Take the material and output all of it exactly.
╭─ Dataset section
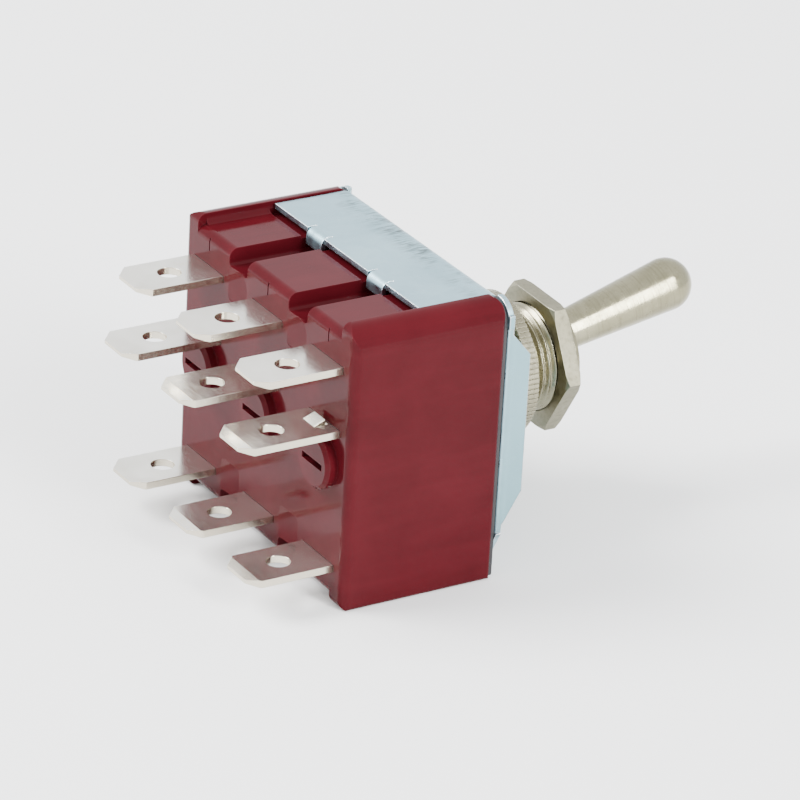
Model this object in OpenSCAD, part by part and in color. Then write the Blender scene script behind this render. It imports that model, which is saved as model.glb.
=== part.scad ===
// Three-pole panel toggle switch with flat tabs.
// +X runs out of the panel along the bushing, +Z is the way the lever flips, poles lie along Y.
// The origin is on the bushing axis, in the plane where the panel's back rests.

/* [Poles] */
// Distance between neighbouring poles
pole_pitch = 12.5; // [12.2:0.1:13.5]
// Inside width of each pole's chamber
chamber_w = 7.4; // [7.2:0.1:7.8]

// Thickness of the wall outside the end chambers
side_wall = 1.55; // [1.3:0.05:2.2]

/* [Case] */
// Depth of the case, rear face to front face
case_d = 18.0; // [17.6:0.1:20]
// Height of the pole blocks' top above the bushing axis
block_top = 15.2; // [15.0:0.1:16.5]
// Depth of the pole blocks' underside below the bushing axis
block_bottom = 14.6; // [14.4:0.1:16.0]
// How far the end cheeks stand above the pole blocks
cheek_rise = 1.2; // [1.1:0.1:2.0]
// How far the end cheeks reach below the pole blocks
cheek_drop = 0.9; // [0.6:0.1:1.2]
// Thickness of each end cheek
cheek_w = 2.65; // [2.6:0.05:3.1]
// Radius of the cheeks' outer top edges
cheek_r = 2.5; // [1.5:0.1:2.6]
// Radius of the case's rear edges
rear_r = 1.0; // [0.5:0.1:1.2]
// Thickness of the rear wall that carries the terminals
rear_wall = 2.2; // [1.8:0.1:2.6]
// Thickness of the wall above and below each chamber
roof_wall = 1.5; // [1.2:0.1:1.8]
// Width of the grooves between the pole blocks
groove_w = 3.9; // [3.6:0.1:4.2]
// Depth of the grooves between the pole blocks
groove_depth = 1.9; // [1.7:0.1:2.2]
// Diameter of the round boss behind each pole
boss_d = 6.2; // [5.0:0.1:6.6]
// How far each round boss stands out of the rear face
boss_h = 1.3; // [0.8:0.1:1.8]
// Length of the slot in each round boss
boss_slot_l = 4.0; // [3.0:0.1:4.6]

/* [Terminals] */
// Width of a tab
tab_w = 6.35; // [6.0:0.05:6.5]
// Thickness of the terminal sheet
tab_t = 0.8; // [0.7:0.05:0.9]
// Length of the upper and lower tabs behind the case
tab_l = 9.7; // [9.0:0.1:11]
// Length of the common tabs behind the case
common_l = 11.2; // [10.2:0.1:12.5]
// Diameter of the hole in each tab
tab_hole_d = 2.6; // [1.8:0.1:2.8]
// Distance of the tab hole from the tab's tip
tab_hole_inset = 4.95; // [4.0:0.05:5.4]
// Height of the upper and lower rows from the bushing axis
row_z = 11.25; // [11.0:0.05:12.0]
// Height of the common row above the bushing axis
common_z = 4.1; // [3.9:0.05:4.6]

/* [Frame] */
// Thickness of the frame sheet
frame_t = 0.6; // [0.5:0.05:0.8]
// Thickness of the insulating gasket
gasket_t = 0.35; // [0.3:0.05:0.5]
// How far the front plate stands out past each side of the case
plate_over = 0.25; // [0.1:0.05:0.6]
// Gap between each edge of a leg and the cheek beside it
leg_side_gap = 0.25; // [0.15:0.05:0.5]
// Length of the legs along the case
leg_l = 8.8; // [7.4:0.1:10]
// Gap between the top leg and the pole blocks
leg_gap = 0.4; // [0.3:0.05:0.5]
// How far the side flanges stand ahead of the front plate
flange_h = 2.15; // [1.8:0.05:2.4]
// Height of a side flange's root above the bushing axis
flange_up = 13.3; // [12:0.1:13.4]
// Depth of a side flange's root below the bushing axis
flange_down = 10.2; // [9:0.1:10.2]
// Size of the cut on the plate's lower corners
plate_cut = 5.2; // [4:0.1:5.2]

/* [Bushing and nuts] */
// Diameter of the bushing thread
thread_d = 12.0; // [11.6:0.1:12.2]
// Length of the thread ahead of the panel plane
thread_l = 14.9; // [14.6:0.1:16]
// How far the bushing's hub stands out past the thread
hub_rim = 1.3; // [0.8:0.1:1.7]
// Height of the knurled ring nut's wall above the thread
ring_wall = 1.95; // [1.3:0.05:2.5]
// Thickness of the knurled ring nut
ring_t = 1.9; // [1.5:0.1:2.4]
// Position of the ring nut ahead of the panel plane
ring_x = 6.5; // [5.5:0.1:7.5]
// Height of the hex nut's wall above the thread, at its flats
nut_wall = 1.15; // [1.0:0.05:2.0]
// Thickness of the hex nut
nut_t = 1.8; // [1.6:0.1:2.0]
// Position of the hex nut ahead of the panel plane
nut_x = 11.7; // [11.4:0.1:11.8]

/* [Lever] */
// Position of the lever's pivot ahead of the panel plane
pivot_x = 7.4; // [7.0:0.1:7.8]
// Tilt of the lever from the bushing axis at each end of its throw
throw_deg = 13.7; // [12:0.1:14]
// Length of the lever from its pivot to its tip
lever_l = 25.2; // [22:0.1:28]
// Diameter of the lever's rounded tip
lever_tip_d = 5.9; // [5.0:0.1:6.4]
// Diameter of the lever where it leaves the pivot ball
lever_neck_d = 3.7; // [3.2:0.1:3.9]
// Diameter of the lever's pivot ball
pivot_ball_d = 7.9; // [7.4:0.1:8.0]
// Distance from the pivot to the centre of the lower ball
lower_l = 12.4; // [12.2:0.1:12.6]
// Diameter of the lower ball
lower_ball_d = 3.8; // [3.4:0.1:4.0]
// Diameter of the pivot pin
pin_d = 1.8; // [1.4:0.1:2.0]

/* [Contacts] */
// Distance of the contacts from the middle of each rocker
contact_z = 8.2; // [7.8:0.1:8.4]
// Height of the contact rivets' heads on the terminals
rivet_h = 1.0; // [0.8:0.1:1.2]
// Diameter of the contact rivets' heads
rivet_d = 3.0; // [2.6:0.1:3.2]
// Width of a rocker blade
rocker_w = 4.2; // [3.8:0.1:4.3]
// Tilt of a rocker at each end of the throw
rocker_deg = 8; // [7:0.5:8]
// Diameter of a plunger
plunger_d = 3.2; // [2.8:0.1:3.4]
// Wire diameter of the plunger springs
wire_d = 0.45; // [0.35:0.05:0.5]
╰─
▶ **The output**:
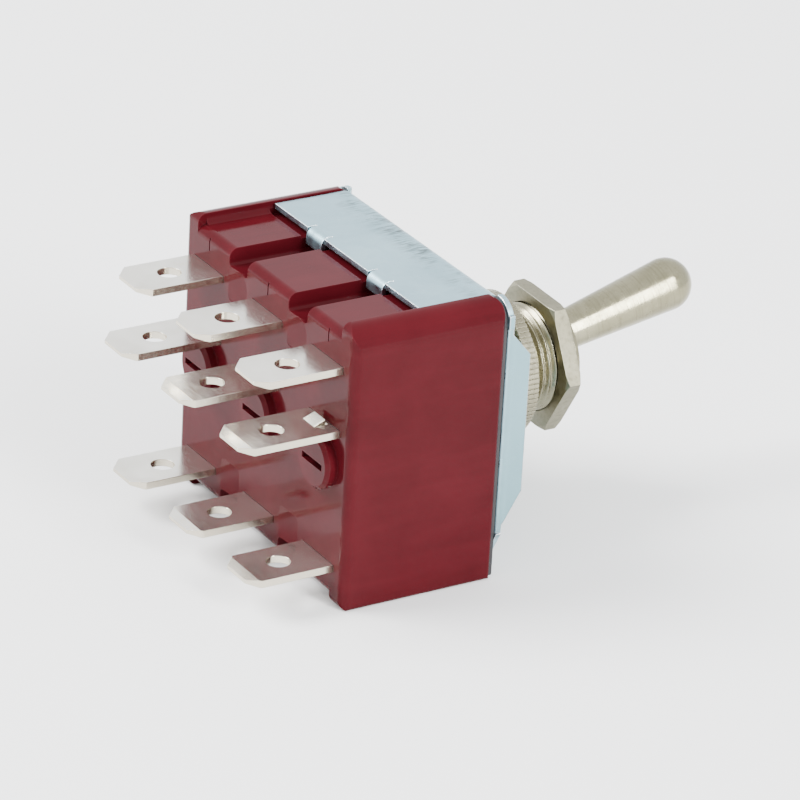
Model this object in OpenSCAD, part by part and in color. Then write the Blender scene script behind this render. It imports that model, which is saved as model.glb.
=== part.scad ===
// Three-pole panel toggle switch with flat tabs.
// +X runs out of the panel along the bushing, +Z is the way the lever flips, poles lie along Y.
// The origin is on the bushing axis, in the plane where the panel's back rests.

/* [Poles] */
// Distance between neighbouring poles
pole_pitch = 12.5; // [12.2:0.1:13.5]
// Inside width of each pole's chamber
chamber_w = 7.4; // [7.2:0.1:7.8]

// Thickness of the wall outside the end chambers
side_wall = 1.55; // [1.3:0.05:2.2]

/* [Case] */
// Depth of the case, rear face to front face
case_d = 18.0; // [17.6:0.1:20]
// Height of the pole blocks' top above the bushing axis
block_top = 15.2; // [15.0:0.1:16.5]
// Depth of the pole blocks' underside below the bushing axis
block_bottom = 14.6; // [14.4:0.1:16.0]
// How far the end cheeks stand above the pole blocks
cheek_rise = 1.2; // [1.1:0.1:2.0]
// How far the end cheeks reach below the pole blocks
cheek_drop = 0.9; // [0.6:0.1:1.2]
// Thickness of each end cheek
cheek_w = 2.65; // [2.6:0.05:3.1]
// Radius of the cheeks' outer top edges
cheek_r = 2.5; // [1.5:0.1:2.6]
// Radius of the case's rear edges
rear_r = 1.0; // [0.5:0.1:1.2]
// Thickness of the rear wall that carries the terminals
rear_wall = 2.2; // [1.8:0.1:2.6]
// Thickness of the wall above and below each chamber
roof_wall = 1.5; // [1.2:0.1:1.8]
// Width of the grooves between the pole blocks
groove_w = 3.9; // [3.6:0.1:4.2]
// Depth of the grooves between the pole blocks
groove_depth = 1.9; // [1.7:0.1:2.2]
// Diameter of the round boss behind each pole
boss_d = 6.2; // [5.0:0.1:6.6]
// How far each round boss stands out of the rear face
boss_h = 1.3; // [0.8:0.1:1.8]
// Length of the slot in each round boss
boss_slot_l = 4.0; // [3.0:0.1:4.6]

/* [Terminals] */
// Width of a tab
tab_w = 6.35; // [6.0:0.05:6.5]
// Thickness of the terminal sheet
tab_t = 0.8; // [0.7:0.05:0.9]
// Length of the upper and lower tabs behind the case
tab_l = 9.7; // [9.0:0.1:11]
// Length of the common tabs behind the case
common_l = 11.2; // [10.2:0.1:12.5]
// Diameter of the hole in each tab
tab_hole_d = 2.6; // [1.8:0.1:2.8]
// Distance of the tab hole from the tab's tip
tab_hole_inset = 4.95; // [4.0:0.05:5.4]
// Height of the upper and lower rows from the bushing axis
row_z = 11.25; // [11.0:0.05:12.0]
// Height of the common row above the bushing axis
common_z = 4.1; // [3.9:0.05:4.6]

/* [Frame] */
// Thickness of the frame sheet
frame_t = 0.6; // [0.5:0.05:0.8]
// Thickness of the insulating gasket
gasket_t = 0.35; // [0.3:0.05:0.5]
// How far the front plate stands out past each side of the case
plate_over = 0.25; // [0.1:0.05:0.6]
// Gap between each edge of a leg and the cheek beside it
leg_side_gap = 0.25; // [0.15:0.05:0.5]
// Length of the legs along the case
leg_l = 8.8; // [7.4:0.1:10]
// Gap between the top leg and the pole blocks
leg_gap = 0.4; // [0.3:0.05:0.5]
// How far the side flanges stand ahead of the front plate
flange_h = 2.15; // [1.8:0.05:2.4]
// Height of a side flange's root above the bushing axis
flange_up = 13.3; // [12:0.1:13.4]
// Depth of a side flange's root below the bushing axis
flange_down = 10.2; // [9:0.1:10.2]
// Size of the cut on the plate's lower corners
plate_cut = 5.2; // [4:0.1:5.2]

/* [Bushing and nuts] */
// Diameter of the bushing thread
thread_d = 12.0; // [11.6:0.1:12.2]
// Length of the thread ahead of the panel plane
thread_l = 14.9; // [14.6:0.1:16]
// How far the bushing's hub stands out past the thread
hub_rim = 1.3; // [0.8:0.1:1.7]
// Height of the knurled ring nut's wall above the thread
ring_wall = 1.95; // [1.3:0.05:2.5]
// Thickness of the knurled ring nut
ring_t = 1.9; // [1.5:0.1:2.4]
// Position of the ring nut ahead of the panel plane
ring_x = 6.5; // [5.5:0.1:7.5]
// Height of the hex nut's wall above the thread, at its flats
nut_wall = 1.15; // [1.0:0.05:2.0]
// Thickness of the hex nut
nut_t = 1.8; // [1.6:0.1:2.0]
// Position of the hex nut ahead of the panel plane
nut_x = 11.7; // [11.4:0.1:11.8]

/* [Lever] */
// Position of the lever's pivot ahead of the panel plane
pivot_x = 7.4; // [7.0:0.1:7.8]
// Tilt of the lever from the bushing axis at each end of its throw
throw_deg = 13.7; // [12:0.1:14]
// Length of the lever from its pivot to its tip
lever_l = 25.2; // [22:0.1:28]
// Diameter of the lever's rounded tip
lever_tip_d = 5.9; // [5.0:0.1:6.4]
// Diameter of the lever where it leaves the pivot ball
lever_neck_d = 3.7; // [3.2:0.1:3.9]
// Diameter of the lever's pivot ball
pivot_ball_d = 7.9; // [7.4:0.1:8.0]
// Distance from the pivot to the centre of the lower ball
lower_l = 12.4; // [12.2:0.1:12.6]
// Diameter of the lower ball
lower_ball_d = 3.8; // [3.4:0.1:4.0]
// Diameter of the pivot pin
pin_d = 1.8; // [1.4:0.1:2.0]

/* [Contacts] */
// Distance of the contacts from the middle of each rocker
contact_z = 8.2; // [7.8:0.1:8.4]
// Height of the contact rivets' heads on the terminals
rivet_h = 1.0; // [0.8:0.1:1.2]
// Diameter of the contact rivets' heads
rivet_d = 3.0; // [2.6:0.1:3.2]
// Width of a rocker blade
rocker_w = 4.2; // [3.8:0.1:4.3]
// Tilt of a rocker at each end of the throw
rocker_deg = 8; // [7:0.5:8]
// Diameter of a plunger
plunger_d = 3.2; // [2.8:0.1:3.4]
// Wire diameter of the plunger springs
wire_d = 0.45; // [0.35:0.05:0.5]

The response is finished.